Despite legal reforms aimed at protecting children, such as Tunisia becoming the first non-member state to sign the Council of Europe's convention against child sexual abuse in October 2019, these cases indicate ongoing challenges in effectively implementing child protection measures.

=== Turkey ===
In 2016, in Karaman, a 54-year-old teacher was accused of sexually abusing 10 children in guesthouses allegedly run illegally by two Islamic foundations, including the Ensar Foundation, which has close ties to the Turkish government.

In 2018, a religious official from the Diyanet (Turkey's Directorate of Religious Affairs) was accused of abusing two girls attending a Quran course.

In 2020, Sheik Fatih Nurullah, leader of the Uşşaki Islamic cult, was arrested for sexually abusing a 12-year-old girl.

=== United Kingdom ===
A BBC investigation uncovered over 400 allegations of physical abuse in madrassas over a three-year period, suggesting that these cases may represent just a fraction of the actual incidents, which can be in thousands.

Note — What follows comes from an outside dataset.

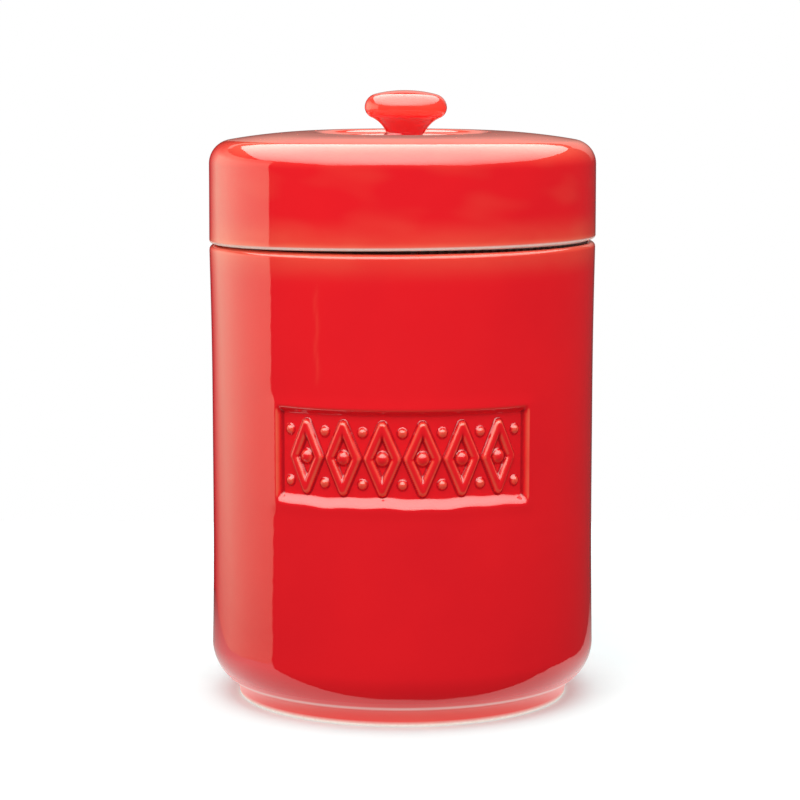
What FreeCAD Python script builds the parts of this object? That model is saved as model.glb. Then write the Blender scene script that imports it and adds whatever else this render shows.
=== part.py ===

Local authorities have been asked to provide information on the number of cases, indicating a rise in reported incidents. Efforts have been made to address the issue, with calls for reform and improved safeguards within madrassas.

=== Uzbekistan ===
In August 2018, illegal religious schools were shut down following accusation of child abuse.

=== Yemen ===
Instances of child abuse in Quranic schools in Yemen have been documented, particularly concerning physical and emotional maltreatment. A cross-sectional study conducted in Aden governorate revealed that physical abuse is prevalent in basic-education schools, including Quranic institutions. The study highlighted that students often experience harsh corporal punishment, which can have long-term detrimental effects on their well-being and academic performance.